Task to carry out. Take from the listing each line that has the string "picture".

Records provided.
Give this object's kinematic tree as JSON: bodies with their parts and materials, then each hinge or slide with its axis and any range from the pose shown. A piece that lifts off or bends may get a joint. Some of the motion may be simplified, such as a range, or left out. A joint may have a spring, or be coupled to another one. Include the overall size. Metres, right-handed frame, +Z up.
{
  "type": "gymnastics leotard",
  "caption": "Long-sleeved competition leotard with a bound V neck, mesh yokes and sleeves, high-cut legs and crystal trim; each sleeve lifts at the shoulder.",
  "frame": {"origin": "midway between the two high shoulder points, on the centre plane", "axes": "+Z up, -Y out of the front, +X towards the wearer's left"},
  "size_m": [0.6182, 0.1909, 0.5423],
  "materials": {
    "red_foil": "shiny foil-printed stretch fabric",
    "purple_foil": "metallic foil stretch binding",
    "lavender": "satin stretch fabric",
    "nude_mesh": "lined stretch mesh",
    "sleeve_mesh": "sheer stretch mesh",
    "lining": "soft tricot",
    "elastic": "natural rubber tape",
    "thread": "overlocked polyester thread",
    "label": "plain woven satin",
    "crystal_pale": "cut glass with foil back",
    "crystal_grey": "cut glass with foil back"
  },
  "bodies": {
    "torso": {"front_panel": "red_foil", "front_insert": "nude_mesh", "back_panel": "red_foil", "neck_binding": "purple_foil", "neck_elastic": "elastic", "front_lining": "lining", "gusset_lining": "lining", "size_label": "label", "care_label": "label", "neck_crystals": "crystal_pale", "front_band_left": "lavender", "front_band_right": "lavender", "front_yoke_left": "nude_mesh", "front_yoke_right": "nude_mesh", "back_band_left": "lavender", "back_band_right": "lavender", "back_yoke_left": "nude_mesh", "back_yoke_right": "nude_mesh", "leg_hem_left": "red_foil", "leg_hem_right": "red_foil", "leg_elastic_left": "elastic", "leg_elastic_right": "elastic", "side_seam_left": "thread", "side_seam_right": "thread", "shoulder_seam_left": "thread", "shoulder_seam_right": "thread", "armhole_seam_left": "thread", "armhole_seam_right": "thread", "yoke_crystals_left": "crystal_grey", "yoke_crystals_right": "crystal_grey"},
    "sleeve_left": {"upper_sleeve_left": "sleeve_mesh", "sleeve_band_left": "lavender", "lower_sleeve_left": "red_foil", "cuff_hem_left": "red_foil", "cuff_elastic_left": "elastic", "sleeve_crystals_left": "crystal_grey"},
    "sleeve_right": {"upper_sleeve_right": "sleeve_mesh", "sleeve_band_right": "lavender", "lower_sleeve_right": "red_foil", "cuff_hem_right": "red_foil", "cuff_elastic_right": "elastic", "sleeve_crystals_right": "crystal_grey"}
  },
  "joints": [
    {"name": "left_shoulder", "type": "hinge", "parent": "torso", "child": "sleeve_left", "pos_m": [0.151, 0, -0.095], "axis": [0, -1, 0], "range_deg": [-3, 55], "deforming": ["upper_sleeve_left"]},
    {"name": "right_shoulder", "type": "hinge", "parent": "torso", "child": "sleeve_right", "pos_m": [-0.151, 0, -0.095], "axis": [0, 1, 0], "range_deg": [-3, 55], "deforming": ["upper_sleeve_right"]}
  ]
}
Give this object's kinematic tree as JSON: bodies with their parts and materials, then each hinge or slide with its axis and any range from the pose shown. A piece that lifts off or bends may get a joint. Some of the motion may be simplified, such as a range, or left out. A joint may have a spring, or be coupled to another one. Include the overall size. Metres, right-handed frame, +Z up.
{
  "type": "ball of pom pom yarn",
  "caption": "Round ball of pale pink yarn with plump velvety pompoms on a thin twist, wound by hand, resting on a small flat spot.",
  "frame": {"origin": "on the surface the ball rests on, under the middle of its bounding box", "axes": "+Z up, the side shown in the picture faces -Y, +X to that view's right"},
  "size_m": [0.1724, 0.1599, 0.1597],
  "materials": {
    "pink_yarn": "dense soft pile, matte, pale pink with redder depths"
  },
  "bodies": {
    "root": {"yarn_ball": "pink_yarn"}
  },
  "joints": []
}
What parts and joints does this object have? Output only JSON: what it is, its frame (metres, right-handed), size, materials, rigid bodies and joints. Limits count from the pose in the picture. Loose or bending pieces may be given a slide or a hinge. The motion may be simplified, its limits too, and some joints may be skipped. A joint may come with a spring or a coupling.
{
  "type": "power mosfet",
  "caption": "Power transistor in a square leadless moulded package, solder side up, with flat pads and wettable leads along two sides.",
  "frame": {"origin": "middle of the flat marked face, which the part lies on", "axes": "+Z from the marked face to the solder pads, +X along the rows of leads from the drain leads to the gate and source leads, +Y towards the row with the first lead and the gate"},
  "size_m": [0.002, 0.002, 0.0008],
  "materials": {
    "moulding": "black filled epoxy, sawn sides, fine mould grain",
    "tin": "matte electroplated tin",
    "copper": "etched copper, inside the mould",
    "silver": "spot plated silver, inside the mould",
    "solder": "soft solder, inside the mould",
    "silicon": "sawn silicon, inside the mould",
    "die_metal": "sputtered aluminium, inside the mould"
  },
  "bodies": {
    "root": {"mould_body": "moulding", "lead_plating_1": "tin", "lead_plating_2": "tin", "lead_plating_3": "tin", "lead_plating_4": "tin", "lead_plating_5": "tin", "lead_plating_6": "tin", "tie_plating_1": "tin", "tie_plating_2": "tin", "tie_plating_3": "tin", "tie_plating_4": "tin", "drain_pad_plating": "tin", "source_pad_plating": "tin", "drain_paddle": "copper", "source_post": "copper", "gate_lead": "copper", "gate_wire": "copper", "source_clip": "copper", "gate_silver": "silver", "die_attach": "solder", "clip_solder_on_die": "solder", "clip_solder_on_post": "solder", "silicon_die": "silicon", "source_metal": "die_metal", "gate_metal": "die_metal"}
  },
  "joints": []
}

Answer to this exercise.
  "frame": {"origin": "on the surface the ball rests on, under the middle of its bounding box", "axes": "+Z up, the side shown in the picture faces -Y, +X to that view's right"},
What parts and joints does this object have? Output only JSON: what it is, its frame (metres, right-handed), size, materials, rigid bodies and joints. Limits count from the pose in the picture. Loose or bending pieces may be given a slide or a hinge. The motion may be simplified, its limits too, and some joints may be skipped. A joint may come with a spring or a coupling.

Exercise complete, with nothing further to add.